Jonathon D. Jones

April 30, 2002

 

 

The Consequences of Rejecting Doxastic Voluntarism

 

 

 

     Lack of doxastic voluntarism is often cited in objections to internalism.   People that reject doxastic voluntarism believe that, in many cases (but not necessarily all cases) our beliefs are out of our control.  This paper is an investigation into the consequences of rejecting doxastic voluntarism.

     First, what does this mean for externalists?  Many externalists are reliabilists; they believe that a belief is justified “only if there is a reliable connection between the belief and truth” (Crumley 66).  Viewing a cow under normal circumstances is rather reliable, and thus I would be justified in believing that there is really a cow in the field.  Viewing a cow while under the influence of a drug, like LSD, is less reliable, and I would probably not be justified in believing that there is a cow in the field.

     Most reliabilists would want to say, I think, that I should believe that the cow is in the field in the first example, and that I shouldn’t believe it in the second.  Assuming we can recognize instances of reliable methods of obtaining beliefs and unreliable ones, beliefs in the first category seem to be better than beliefs in the latter.  But if doxastic voluntarism is rejected, I have no choice in the matter; either way, I automatically will believe that there is really a cow in the field.  Thus, whether or not the belief is justified, I have no choice but to accept it.

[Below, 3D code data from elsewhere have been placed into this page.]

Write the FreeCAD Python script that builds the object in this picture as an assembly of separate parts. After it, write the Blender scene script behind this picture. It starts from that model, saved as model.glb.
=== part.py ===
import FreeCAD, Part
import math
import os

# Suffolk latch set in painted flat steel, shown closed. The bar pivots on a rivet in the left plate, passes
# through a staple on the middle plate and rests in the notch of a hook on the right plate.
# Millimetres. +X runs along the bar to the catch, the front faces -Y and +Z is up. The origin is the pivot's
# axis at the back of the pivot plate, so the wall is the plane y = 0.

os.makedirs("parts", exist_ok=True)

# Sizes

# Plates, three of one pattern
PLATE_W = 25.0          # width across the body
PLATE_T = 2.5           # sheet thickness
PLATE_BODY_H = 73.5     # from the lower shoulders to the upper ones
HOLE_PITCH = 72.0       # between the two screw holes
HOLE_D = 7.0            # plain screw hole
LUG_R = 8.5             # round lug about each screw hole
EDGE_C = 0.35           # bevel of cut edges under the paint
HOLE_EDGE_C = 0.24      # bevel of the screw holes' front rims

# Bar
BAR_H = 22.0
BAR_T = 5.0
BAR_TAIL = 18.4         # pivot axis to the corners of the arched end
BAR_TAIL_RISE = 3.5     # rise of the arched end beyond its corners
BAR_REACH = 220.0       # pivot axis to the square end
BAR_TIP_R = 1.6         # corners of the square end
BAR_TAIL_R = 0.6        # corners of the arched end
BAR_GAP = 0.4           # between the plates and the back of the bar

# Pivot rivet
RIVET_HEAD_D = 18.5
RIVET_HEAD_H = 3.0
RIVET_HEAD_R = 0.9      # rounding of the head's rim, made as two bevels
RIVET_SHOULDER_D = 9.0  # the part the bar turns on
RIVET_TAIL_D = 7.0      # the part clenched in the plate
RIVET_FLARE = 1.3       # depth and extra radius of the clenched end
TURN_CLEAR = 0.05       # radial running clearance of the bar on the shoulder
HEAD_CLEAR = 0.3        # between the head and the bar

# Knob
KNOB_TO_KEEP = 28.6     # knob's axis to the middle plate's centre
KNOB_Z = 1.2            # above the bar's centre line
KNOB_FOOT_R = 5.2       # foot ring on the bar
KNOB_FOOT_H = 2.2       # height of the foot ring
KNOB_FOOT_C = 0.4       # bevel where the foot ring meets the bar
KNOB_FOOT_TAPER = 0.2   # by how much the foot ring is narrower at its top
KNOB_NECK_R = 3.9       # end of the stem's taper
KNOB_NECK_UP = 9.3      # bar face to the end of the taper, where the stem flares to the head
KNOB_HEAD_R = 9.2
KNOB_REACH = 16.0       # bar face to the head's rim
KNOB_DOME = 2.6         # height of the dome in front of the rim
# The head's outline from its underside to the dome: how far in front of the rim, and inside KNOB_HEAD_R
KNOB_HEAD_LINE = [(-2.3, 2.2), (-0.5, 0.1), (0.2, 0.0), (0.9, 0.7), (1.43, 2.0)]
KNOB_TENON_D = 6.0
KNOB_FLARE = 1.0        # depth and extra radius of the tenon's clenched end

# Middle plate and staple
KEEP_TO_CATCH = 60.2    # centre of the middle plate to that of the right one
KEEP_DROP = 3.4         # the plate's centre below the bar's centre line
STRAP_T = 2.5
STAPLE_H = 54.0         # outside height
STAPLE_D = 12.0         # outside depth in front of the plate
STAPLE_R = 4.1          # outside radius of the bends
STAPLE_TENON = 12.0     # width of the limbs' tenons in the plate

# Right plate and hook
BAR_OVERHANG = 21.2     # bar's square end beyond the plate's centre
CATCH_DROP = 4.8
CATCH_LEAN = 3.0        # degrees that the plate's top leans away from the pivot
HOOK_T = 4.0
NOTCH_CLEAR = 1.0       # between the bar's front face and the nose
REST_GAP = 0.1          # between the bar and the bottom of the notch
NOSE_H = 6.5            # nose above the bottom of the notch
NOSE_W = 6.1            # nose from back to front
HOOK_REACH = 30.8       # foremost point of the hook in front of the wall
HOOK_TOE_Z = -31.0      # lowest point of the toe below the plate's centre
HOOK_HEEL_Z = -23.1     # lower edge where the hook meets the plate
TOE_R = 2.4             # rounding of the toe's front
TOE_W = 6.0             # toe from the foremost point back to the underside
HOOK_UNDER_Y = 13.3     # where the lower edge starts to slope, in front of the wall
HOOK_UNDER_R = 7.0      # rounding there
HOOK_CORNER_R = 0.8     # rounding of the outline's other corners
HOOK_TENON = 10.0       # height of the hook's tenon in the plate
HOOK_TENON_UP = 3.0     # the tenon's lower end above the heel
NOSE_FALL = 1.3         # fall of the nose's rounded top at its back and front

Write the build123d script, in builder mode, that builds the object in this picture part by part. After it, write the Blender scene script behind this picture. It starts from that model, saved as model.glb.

     This, I think, starts to show the problems with rejection of doxastic voluntarism.  According to the Routledge Encyclopedia of Philosophy, “epistemologists are concerned with what it takes for a belief to be justified, rational, reasonable, or warranted” (430).  But if doxastic voluntarism is false, none of these terms really matter aside from pure description.  Whether a belief is justified or rational will have no real bearing on whether it is accepted by anyone, since they do not have any control over the acceptance of beliefs. 

     More troubling still is what this might do to the idea of “experts” in a field.  At best, an expert can now only really be described as someone who happens to have a number of true beliefs in an area.  How she came to those true beliefs is of no consequence, since she had no choice but to believe them.  A math professor, for instance, can either believe that 2*2 = 4, or that 2*2 = 5, but he has no choice; some process beyond his control determines which of the two he believes.  The fact that the first is more logical and reasonable to believe is, at best, merely reflected in that process.

     Another problem is what this does for morality.  According to the Philosophical Dictionary, a “person is responsible for his acts only when he has sufficient moral knowledge…” (352).  If doxastic voluntarism is rejected, whether or not one has moral knowledge is out of one’s control.  That is, it would seem to be the case that I would have no moral duty to try to accumulate this “moral knowledge”, since whether or not I have it is out of my control.  But this seems very non-intuitive; most moral theorists, I would think, would believe that it is morally good to obtain moral knowledge.

     Morality has a more serious issue with the rejection of doxastic voluntarism, however, and that is this: one’s actions are largely determined by one’s beliefs.  This, I think, is rather obvious.  I walk northwest to get to school because I believe that my school is northwest of my apartment.  I eat an apple because I believe that it will help sustain me and that it will taste good.  Many other beliefs are factored into both of these actions, and I think the combination of all of these beliefs result in the action that occurs.  Even if this is not accepted, I think it is at least uncontroversial that beliefs form a large part of the decision making process.

     But if doxastic voluntarism were false, that would seem to mean that a large part of the decision-making is out of one’s control.  If beliefs completely determine what action is taken, then all of the decision-making is now out of one’s control.  This means that the actor is no longer responsible for his action, or at least largely irresponsible for his action.  Responsibility is a necessary condition for moral judgments (at least for most moral theorists), and so the rejection of doxastic voluntarism severely limits the moral judgments that can be made.

     Free will, for most people, is valuable on its own.  The above paragraphs already have shown problems with rejecting doxastic voluntarism and accepting free will, so I will not elucidate much further into it.  However, I did want to point to it as a problem in and of itself, and not merely as related to morality.

     This paper has been an attempt to show the possible problems that come with the rejection of doxastic voluntarism.  This is not to say that is wrong, necessarily, but only to show that its consequences go far beyond a rejection of epistemic responsibility.

Works Cited

 

 

Brugger, Walter and Baker, Kenneth.  Philosophical Dictionary.  Spokane, WA, 1972.

Concise Routledge Encyclopedia of Philosophy.  London, 2000.

Crumley, Jack S II.  An Introduction to Epistemology. Mountain View, CA, 1999.